On the ground they had understood the code as soon as they heard Yeager's little exchange with Ridley. The project was secret, but the radio exchanges could be picked up by anyone within range. The business of the "screwy machometer" was Yeager's deadpan way of announcing that the X-1's instruments indicated Mach 1. As soon as he landed, they checked out the X-1's automatic recording instruments. Without any doubt the ship had gone supersonic. They immediately called the brass at Wright Field to break the tremendous news. Within two hours Wright Field called back and gave some firm orders. A top security lid was being put on the morning's events. That the press was not to be informed went without saying. But neither was anyone else, anyone at all, to be told. Word of the flight was not to go beyond the flight line. And even among the people directly involved—who were there and knew about it, anyway—there was to be no celebrating. Just what was on the minds of the brass at Wright is hard to say. Much of it, no doubt, was a simple holdover from wartime, when every breakthrough of possible strategic importance was kept under wraps. That was what you did—you shut up about them. Another possibility was that the chief at Wright had never quite known what to make of Muroc. There was some sort of weird ribald aerial tarpaper mad-monk squadron up on the roof of the desert out there…

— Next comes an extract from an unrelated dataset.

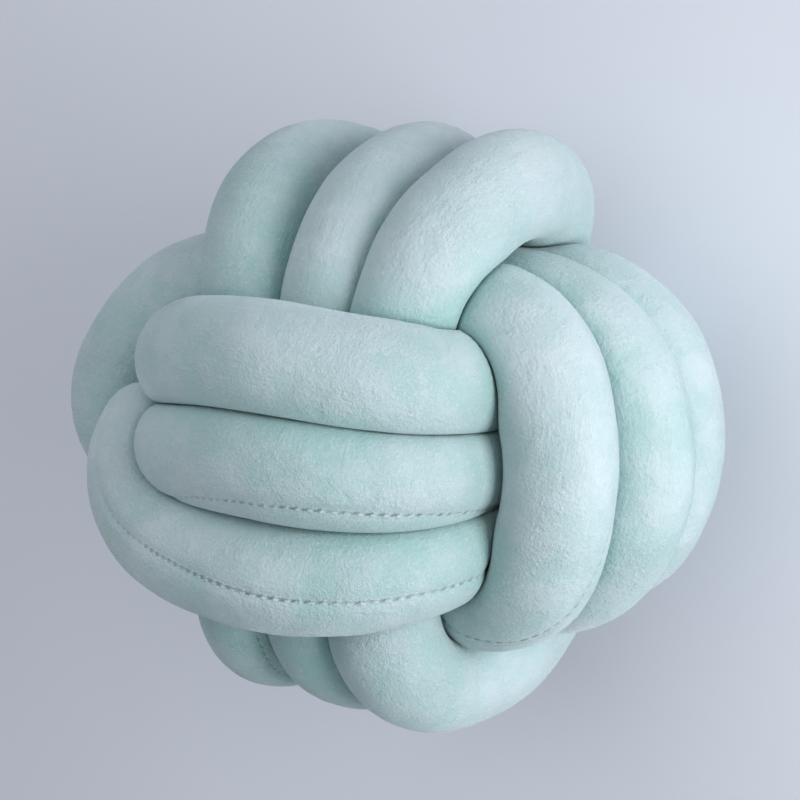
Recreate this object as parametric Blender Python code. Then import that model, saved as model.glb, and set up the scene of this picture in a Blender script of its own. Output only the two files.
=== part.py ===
"""Knot cushion: one long stuffed plush tube, wound into a ball knot.

The tube makes three sets of three turns, and each set stands square to the other two.
Each set goes round the outside of one of the others and through the inside of the third,
so the ball holds itself together. Its first end is tucked inside, and its last end comes
round the end of a turn and goes in between two others.
The ball lies on its back, with three strands of the last set up. Metres, +Z up.
"""

import math
from collections import namedtuple

import bmesh
import bpy
import numpy as np
from mathutils import Vector

MM = 0.001
TINY = 1e-9

# The driving dimensions.
BALL_ACROSS = 300.0 * MM
TUBE_RADIUS = 26.5 * MM  # where nothing presses on it

# The stuffed tube.
BEVEL_RESOLUTION = 3  # ten sides
RING_STEP = 11.0 * MM  # along the tube
CLEARANCE = 2.4 * MM  # between two strands that press on each other
OWN_BEND = 70.0 * MM  # a strand doesn't press on itself nearer than this along the tube
BEND_SHARE = 0.65  # how much of a bend's radius the cover may fill on the inside
END_SHARE = 0.3  # radius of the drawn-in ends, as a share of the tube's
LEAST_ROOM = 3.0 * MM  # that a pressed strand always keeps beside its middle
REST_PRESS = 7.0 * MM  # how much its own weight flattens the strands underneath

# One turn of the knot, alike in all three sets.
SIDE_PRESS = 3.0 * MM  # how much two strands side by side on a face press together
WAIST_SHARE = 2.0 / 3.0  # thickness left to each strand where three pass inside the ball
COVER_SLACK = 5.0 * MM  # between a strand and the strands under it, before they press
REACH = BALL_ACROSS / 2.0 - TUBE_RADIUS  # from the middle of the ball to a strand on a face
WAIST = REACH - 2.0 * TUBE_RADIUS - COVER_SLACK  # half the width of a turn
FACE_SPACING = 2.0 * TUBE_RADIUS - SIDE_PRESS
WAIST_SPACING = 2.0 * TUBE_RADIUS * WAIST_SHARE
FLARE = 0.2  # how much wider a turn is where it goes round the next set
SQUARENESS = 2.7  # 2 would be an ellipse
STATIONS_PER_HALF_TURN = 8
STEPS_PER_STATION = 6  # of the first curve through the stations
SMOOTHINGS = 4  # of the evenly stepped line

PLUSH_COLOUR = (0.48, 0.70, 0.66, 1.0)
PLUSH_ROUGHNESS = 0.92

# The axis that a set's turns reach out along, the one that its strands run along on the
# faces of the ball, and the one that they lie side by side along. In the order in which the
# tube makes the sets, each beginning with the turn on the plus side.
AXES = {"x": 0, "y": 1, "z": 2}
TurnSet = namedtuple("TurnSet", "out along beside")
SETS = {
    "side": TurnSet("x", "y", "z"),
    "top": TurnSet("y", "z", "x"),
    "front": TurnSet("z", "x", "y"),
}
STRANDS_PER_SET = 6

# Strands that have settled away from their even places, by their set and their number in
# it, counted from 0. In millimetres: rise outwards, shift sideways, slant askew from end to
# end, slide along the strand.
Settled = namedtuple("Settled", "rise shift slant slide")
EVEN = Settled(0, 0, 0, 0)
SETTLED = {
    # Left of the face the upper strand bulges out and up, with the last end lying on it.
    ("side", 0): Settled(8, 8, 0, -10),
    # The last end pushes the two upper strands of the face a little to the right.
    ("front", 1): Settled(0, 0, 0, 4),
    ("front", 3): Settled(2, 3, 0, 8),
    # Right of the face the middle strand stands out over the two beside it.
    ("side", 1): Settled(-4, 0, 0, 0),
    ("side", 3): Settled(10, 0, 0, 0),
    ("side", 5): Settled(0, -3, 0, 0),
    # Above the face the strands lean back to the right, and the left one lies lowest.
    ("top", 1): Settled(2, 8, -8, 0),
    ("top", 3): Settled(0, 4, -12, 0),
    ("top", 5): Settled(-5, -4, 0, 0),
    # Below the face the strands are drawn in.
    ("top", 0): Settled(-7, -4, 0, 8),
    ("top", 2): Settled(-7, 0, 0, 0),
    ("top", 4): Settled(-7, 0, 0, 0),
}

# The tube's way from a set to the next, a route chosen by hand and the same both times: past
# the last strand it turns in beside the turns of the set that comes after, and out again to
# the next set's first strand. In millimetres, along the axes of the set that it leaves.
CROSSING_LEAVE = 0.2  # half turns past the last strand
Waypoint = namedtuple("Waypoint", "out along beside")
CROSSING = (
    Waypoint(80, -60, -52),
    Waypoint(60, -72, -60),
    Waypoint(50, -92, -56),
    Waypoint(50, -112, -28),
)
FIRST_WAYPOINTS = 3  # of these that the tube's first end, tucked inside, still follows

# The last end sweeps round the end of the middle turn, going down on its way, and goes in
# between that turn and the first.
LAST_LEAVE = 0.1  # half turns past the last strand
LAST_SWEEP = 92.0 * MM  # how far out beside the turn it comes
LAST_DROP = 44.0 * MM
LAST_STOP = 14.0 * MM  # how far past the middle turn's middle it stops
LAST_TURN = math.radians(110.0)  # a quarter turn and a little back in again
LAST_PLACES = 6
LAST_TAPER = 8.0 * MM  # how much thinner the tube gets towards this end


def clear_scene():
    for old in list(bpy.data.objects):
        bpy.data.objects.remove(old, do_unlink=True)


def signed_power(value, power):
    return math.copysign(abs(value) ** power, value)


def eased(part):
    part = min(max(part, 0.0), 1.0)
    return part * part * (3.0 - 2.0 * part)


def lane_of(number):
    """The place of a strand beside the middle turn: a turn is two strands."""
    return 1 - number // 2


def laid_on(turn_set, out, along, beside):
    place = Vector()
    place[AXES[turn_set.out]] = out
    place[AXES[turn_set.along]] = along
    place[AXES[turn_set.beside]] = beside
    return place


def place_on_turn(name, half_turns):
    """The tube's middle after that many half turns from the middle of the set's first strand."""
    turn_set = SETS[name]
    last = STRANDS_PER_SET - 1
    before = min(max(int(half_turns), 0), last - 1)
    lane = lane_of(before)
    lane += (lane_of(before + 1) - lane) * eased(half_turns - before)
    nearest = min(max(round(half_turns), 0), last)
    settled = SETTLED.get((name, nearest), EVEN)
    facing = -1.0 if nearest % 2 == 0 else 1.0

    angle = half_turns * math.pi
    across, round_the_end = math.cos(angle), math.sin(angle)
    on_face = across * across
    power = 2.0 / SQUARENESS
    out = -REACH * signed_power(across, power)
    along = WAIST * signed_power(round_the_end, power)
    along *= 1.0 + FLARE * math.sin(2.0 * angle) ** 2
    beside = lane * (WAIST_SPACING + (FACE_SPACING - WAIST_SPACING) * on_face)

    out += facing * settled.rise * MM * on_face
    beside += settled.shift * MM * on_face
    beside -= facing * settled.slant * MM * round_the_end * abs(across)
    along += settled.slide * MM * on_face

    return laid_on(turn_set, out, along, beside)


def last_end(start):
    """Places along the last end: beside the middle turn's end, between it and the side strands."""
    for index in range(1, LAST_PLACES + 1):
        part = index / LAST_PLACES
        turned = part * LAST_TURN
        x = start.x - (LAST_SWEEP + start.x) * math.sin(turned)
        across = (1.0 - math.cos(turned)) / (1.0 - math.cos(LAST_TURN))
        y = start.y + (LAST_STOP - start.y) * across
        yield Vector((x, y, start.z - LAST_DROP * part * part)), TUBE_RADIUS - LAST_TAPER * part


def tube_stations():
    """Places down the middle of the whole tube, first end to last, and its radius there."""
    stations = []
    turn_set_before = SETS["front"]
    waypoints = CROSSING[-FIRST_WAYPOINTS:]
    for name, turn_set in SETS.items():
        stations.extend(laid_on(turn_set_before, *waypoint) * MM for waypoint in waypoints)
        finish = STRANDS_PER_SET - 1 + (LAST_LEAVE if name == "front" else CROSSING_LEAVE)
        count = round(finish * STATIONS_PER_HALF_TURN)
        stations.extend(place_on_turn(name, finish * index / count) for index in range(count + 1))
        turn_set_before = turn_set
        waypoints = CROSSING
    radii = [TUBE_RADIUS] * len(stations)
    for place, radius in last_end(stations[-1]):
        stations.append(place)
        radii.append(radius)
    return stations, radii


def curve_through(stations):
    """Points along a smooth curve through the stations."""
    curve = bpy.data.curves.new("tube_middle", "CURVE")
    curve.dimensions = "3D"
    curve.resolution_u = STEPS_PER_STATION
    spline = curve.splines.new("BEZIER")
    spline.bezier_points.add(len(stations) - 1)
    for point, place in zip(spline.bezier_points, stations):
        point.co = place
        point.handle_left_type = "AUTO"
        point.handle_right_type = "AUTO"
    guide = bpy.data.objects.new("tube_middle", curve)
    line = bpy.data.meshes.new_from_object(guide)
    points = np.array([vertex.co for vertex in line.vertices])
    bpy.data.objects.remove(guide)
    bpy.data.curves.remove(curve)
    bpy.data.meshes.remove(line)
    return points


def run_along(points):
    """How far along the line each point lies."""
    steps = np.linalg.norm(np.diff(points, axis=0), axis=1)
    return np.concatenate([[0.0], np.cumsum(steps)])


def evenly_stepped(points, step):
    """The same line with a point every step, eased a little where it bends hard."""
    run = run_along(points)
    wanted = np.linspace(0.0, run[-1], round(run[-1] / step) + 1)
    line = np.stack([np.interp(wanted, run, points[:, axis]) for axis in range(3)], axis=1)
    for _ in range(SMOOTHINGS):
        line[1:-1] = (line[:-2] + 2.0 * line[1:-1] + line[2:]) / 4.0
    return line


def radii_along(centres, stations, radii):
    """The tube's radius at each point of its middle line, drawn in towards both ends."""
    run = run_along(centres)
    station_run = run_along(np.array(stations))
    along = np.interp(run / run[-1], station_run / station_run[-1], radii)
    from_end = np.minimum(run, run[-1] - run)
    share = np.sqrt(np.maximum(1.0 - np.maximum(1.0 - from_end / along, 0.0) ** 2, END_SHARE**2))
    return along * share


def round_tube(centres, radii):
    """The tube as it would be with nothing pressing on it: open, ring after ring of points."""
    curve = bpy.data.curves.new("tube_round", "CURVE")
    curve.dimensions = "3D"
    curve.bevel_depth = TUBE_RADIUS
    curve.bevel_resolution = BEVEL_RESOLUTION
    spline = curve.splines.new("POLY")
    spline.points.add(len(centres) - 1)
    for point, centre, radius in zip(spline.points, centres, radii):
        point.co = (*centre, 1.0)
        point.radius = radius / TUBE_RADIUS
    guide = bpy.data.objects.new("tube_round", curve)
    mesh = bpy.data.meshes.new_from_object(guide)
    bpy.data.objects.remove(guide)
    bpy.data.curves.remove(curve)
    return mesh


def press_strands(centres, radii, cover):
    """Draws the cover in where another strand presses on it, to the plane in which the two meet."""
    apart = np.linalg.norm(centres[:, None] - centres[None], axis=2)
    run = run_along(centres)
    for ring, centre in enumerate(centres):
        others = (np.abs(run - run[ring]) > OWN_BEND) & (apart[ring] < radii[ring] + radii + CLEARANCE)
        near = np.nonzero(others)[0]
        if not len(near):
            continue
        distance = apart[ring, near]
        towards = (centres[near] - centre) / distance[:, None]
        room = (distance + (radii[ring] ** 2 - radii[near] ** 2) / distance - CLEARANCE) / 2.0
        room = np.maximum(room, LEAST_ROOM)
        reach = (cover[ring] - centre) @ towards.T
        share = np.min(room / np.maximum(reach, TINY), axis=1)
        cover[ring] = centre + (cover[ring] - centre) * np.minimum(share, 1.0)[:, None]


def press_bends(centres, cover):
    """Draws the cover in on the inside of a tight bend, so that it doesn't fold through itself."""
    ahead = np.gradient(centres, axis=0)
    step = np.linalg.norm(ahead, axis=1, keepdims=True)
    turning = np.gradient(ahead / step, axis=0) / step
    bend = np.einsum("rsk,rk->rs", cover - centres[:, None], turning)
    share = np.minimum(BEND_SHARE / np.maximum(bend, TINY), 1.0)
    cover[:] = centres[:, None] + (cover - centres[:, None]) * share[..., None]


def press_floor(centres, cover):
    """Flattens what would reach below the floor, and returns the floor's height."""
    floor = cover[..., 2].min() + REST_PRESS
    drop = np.maximum(centres[:, None, 2] - cover[..., 2], TINY)
    share = np.minimum((centres[:, None, 2] - floor) / drop, 1.0)
    cover[:] = centres[:, None] + (cover - centres[:, None]) * share[..., None]
    return floor


def knot_mesh():
    """The whole tube as one closed mesh, lying on its back with the floor at z = 0."""
    stations, station_radii = tube_stations()
    centres = evenly_stepped(curve_through(stations), RING_STEP)
    radii = radii_along(centres, stations, station_radii)
    mesh = round_tube(centres, radii)
    cover = np.array([vertex.co for vertex in mesh.vertices]).reshape(len(centres), -1, 3)
    press_bends(centres, cover)
    press_strands(centres, radii, cover)
    floor = press_floor(centres, cover)

    points = cover.reshape(-1, 3)
    middle = (points.min(axis=0) + points.max(axis=0)) / 2.0
    points = points - (middle[0], middle[1], floor)
    mesh.vertices.foreach_set("co", points.ravel())

    shape = bmesh.new()
    shape.from_mesh(mesh)
    rims = [edge for edge in shape.edges if edge.is_boundary]
    bmesh.ops.holes_fill(shape, edges=rims)
    bmesh.ops.recalc_face_normals(shape, faces=shape.faces)
    shape.to_mesh(mesh)
    shape.free()
    mesh.shade_smooth()
    mesh.name = "knot_tube"
    return mesh


def plush():
    material = bpy.data.materials.new("plush")
    material.use_nodes = True
    shader = material.node_tree.nodes["Principled BSDF"]
    shader.inputs["Base Color"].default_value = PLUSH_COLOUR
    shader.inputs["Roughness"].default_value = PLUSH_ROUGHNESS
    shader.inputs["Metallic"].default_value = 0.0
    return material


def build():
    clear_scene()
    parts = bpy.data.collections.new("knot_cushion")
    bpy.context.scene.collection.children.link(parts)
    knot = bpy.data.objects.new("knot_tube", knot_mesh())
    knot.data.materials.append(plush())
    parts.objects.link(knot)


build()
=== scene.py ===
"""Knot cushion: the looks of the plush ball knot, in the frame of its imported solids.

One stuffed tube of short-pile plush makes three sets of three turns. The cover here follows
the same path as the solid does, with a finer, softer form: the filling swells where nothing
presses, a lengthwise seam with its stitches runs along the tube, and the pile is brushed.
Metres, +Z up.
"""

import math
from collections import namedtuple

import bmesh
import bpy
import numpy as np
from mathutils import Euler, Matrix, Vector, noise


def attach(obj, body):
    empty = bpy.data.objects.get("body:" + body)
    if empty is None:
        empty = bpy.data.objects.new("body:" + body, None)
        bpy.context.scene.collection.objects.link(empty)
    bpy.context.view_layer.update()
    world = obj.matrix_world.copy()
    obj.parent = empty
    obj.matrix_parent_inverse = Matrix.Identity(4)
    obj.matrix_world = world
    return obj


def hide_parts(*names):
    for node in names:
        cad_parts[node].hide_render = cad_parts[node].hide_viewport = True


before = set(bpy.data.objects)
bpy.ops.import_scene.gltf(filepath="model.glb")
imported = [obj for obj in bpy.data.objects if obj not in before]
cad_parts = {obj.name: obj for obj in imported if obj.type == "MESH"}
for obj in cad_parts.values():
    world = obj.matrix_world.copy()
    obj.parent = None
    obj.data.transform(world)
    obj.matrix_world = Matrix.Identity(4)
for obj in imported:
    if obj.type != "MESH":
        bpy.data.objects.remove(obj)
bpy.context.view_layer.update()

MM = 0.001
TINY = 1e-9
AXES = {"x": 0, "y": 1, "z": 2}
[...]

In any case, by mid-afternoon Yeager's tremendous feat had become a piece of thunder with no reverberation. A strange and implausible stillness settled over the event. Well… there was not supposed to be any celebration, but come nightfall… Yeager and Ridley and some of the others ambled over to Pancho's. After all, it was the end of the day, and they were pilots. So they knocked back a few. And they had to let Pancho in on the secret, because Pancho had said she'd serve a free steak dinner to any pilot who could fly supersonic and walk in here to tell about it, and they had to see the look on her face. So Pancho served Yeager a big steak dinner and said they were a buncha miserable peckerwoods all the same, and the desert cooled off and the wind came up and the screen doors banged and they drank some more and bawled some songs over the cackling dry piano and the stars and the moon came out and Pancho screamed oaths no one had ever heard before and Yeager and Ridley roared and the old weatherbeaten bar boomed and the autographed pictures of a hundred dead pilots shook and clattered on the frame wires and the faces of the living fell apart in the reflections, and by and by they all left and stumbled and staggered and yelped and bayed for glory before the arthritic silhouettes of the Joshua trees. Shit!—there was no one to tell except for Pancho and the goddamned Joshua trees!

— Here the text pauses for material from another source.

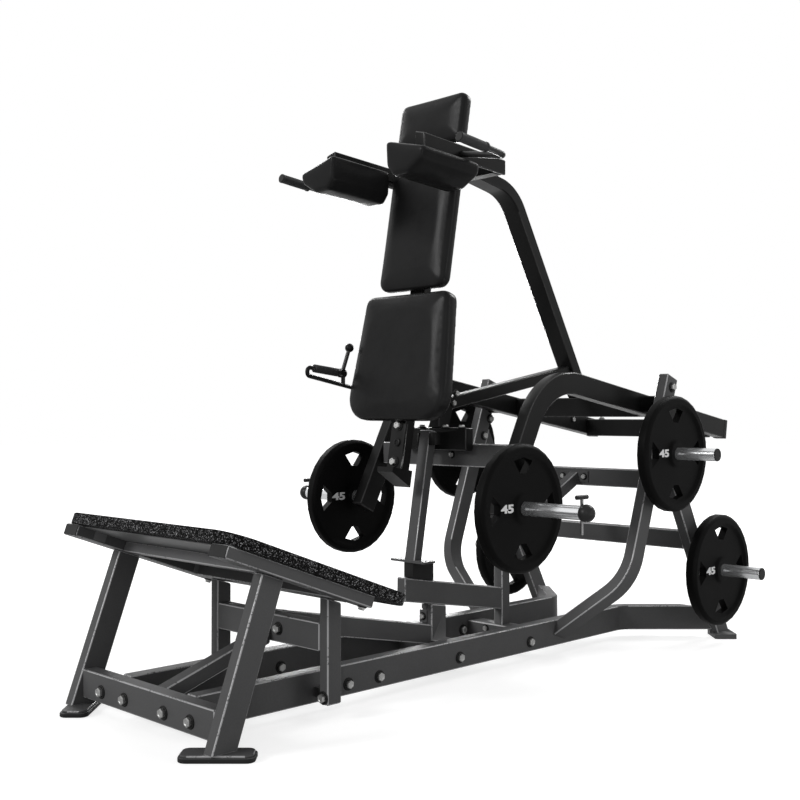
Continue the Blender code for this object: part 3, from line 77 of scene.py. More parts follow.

Over the next five months Yeager flew supersonic in the X-1 more than a dozen times, but still the Air Force insisted on keeping the story secret. Aviation Week published a report of the nights late in December (without mentioning Yeager's name) provoking a minor debate in the press over whether or not Aviation Week had violated national security—and still the Air Force refused to publicize the achievement until June of 1948. Only then was Yeager's name released. He received only a fraction of the publicity that would have been his had he been presented to the world immediately, on October 14, 1947, as the man who "broke the sound barrier." This dragged-out process had curious effects.

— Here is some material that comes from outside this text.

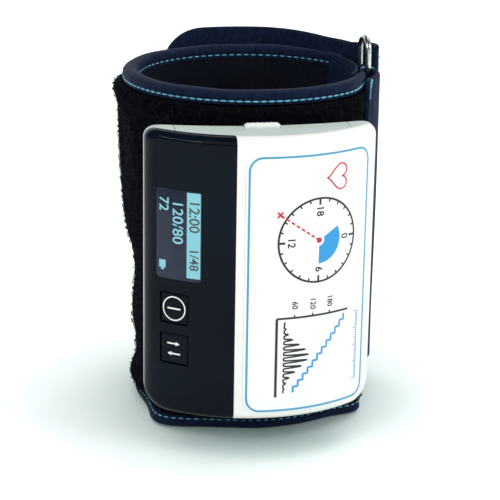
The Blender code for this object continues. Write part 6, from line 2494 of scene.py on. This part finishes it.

In 1952 a British movie called Breaking the Sound Barrier , starring Ralph Richardson, was released in the United States, and its promoters got the bright idea of inviting the man who had actually done it, Major Charles E. Yeager of the U.S. Air Force, to the American premiere. So the Air Force goes along with it and Yeager turns up for the festivities. When he watches the movie, he's stunned. He can't believe what he's seeing. Far from being based on the exploits of Charles E. Yeager, Breaking the Sound Barrier was inspired by the death of Geoffrey de Havilland in his father's DH 108. At the end of the movie a British pilot solves the mystery of "the barrier" by reversing the controls at the critical moment during a power dive. The buffeting is tearing his ship to pieces, and every rational process in his head is telling him to pull back on the stick to keep from crashing—and he pushes it down instead… and zips right through Mach 1 as smooth as a bird, regaining full control!

Breaking the Sound Barrier happened to be one of the most engrossing movies about flying ever made. It seemed superbly realistic, and people came away from it sure of two things: it was an Englishman who had broken the sound barrier, and he had done it by reversing the controls in the transonic zone.

Well, after the showing they bring out Yeager to meet the press, and he doesn't know where in the hell to start. To him the whole goddamned picture is outrageous. He doesn't want to get mad, because this thing has been set up by Air Force P.R. But he is not happy. In as calm a way as he can word it on the spur of the moment, he informs one and all that the picture is an utter shuck from start to finish. The promoters respond, a bit huffily, that this picture is not, after all, a documentary. Yeager figures, well, anyway, that settles that. But as the weeks go by, he discovers an incredible thing happening. He keeps running into people who think he's the first American to break the sound barrier… and that he learned how to reverse the controls and zip through from the Englishman who did it first. The last straw comes when he gets a call from the Secretary of the Air Force.

"Chuck," he says, "do you mind if I ask you something? Is it true that you broke the sound barrier by reversing the controls?"